Using the feature in practice — a prebuilt package (e.g. a conda-forge .so) checked against the source checkout at its build tag — showed the build-tree-centric framing was too narrow. This amendment refines the decisions above; the authority rule (D3) is unchanged. The temporary root-level implementation checklist has been removed after the work landed. Per-layer decisions live in the relevant ADRs (029 inputs, 030 scopes/flags, 032 build-tool config, 033 merge).

  • Rename (PR #356). EvidencePackBuildSourcePack; the opaque --evidence surface becomes concrete --build-info (L3) and --sources (L4/L5). The L0–L5 detectability vocabulary (min_evidence) is a separate concept and keeps its name.
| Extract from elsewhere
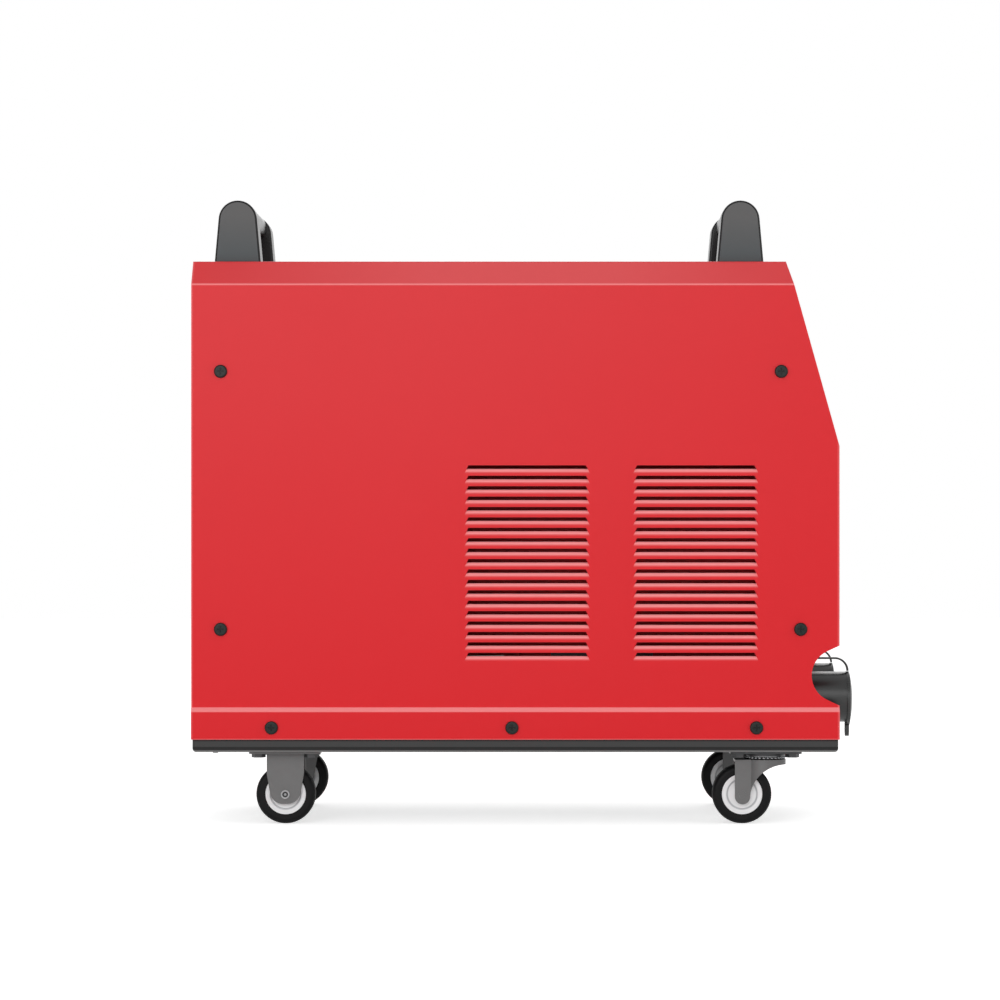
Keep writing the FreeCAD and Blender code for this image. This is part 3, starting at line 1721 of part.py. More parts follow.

  • D6 (CLI) refined. Three independent inputs, resolvable from different locations: binary/package (L0/L1), public headers (L2), and a source tree (--sources <dir> → auto L4 + L5; the --source-abi/--source-graph action flags are removed). Build metadata (--build-info) is optional and decoupled (029).
  • D8 (storage) refined. Embedded single-artifact storage is the default: dump --build-info/--sources folds normalized facts into the .abi.json so compare old.json new.json needs no out-of-band directories. The collect pack directory remains an optional override / raw-provenance home.
  • New: merge. abicheck merge a.json b.json -o out.json combines an independently-produced artifact-side and source-side dump into one baseline (033).
  • collect demoted to an advanced command; the common path uses dump --sources/--build-info.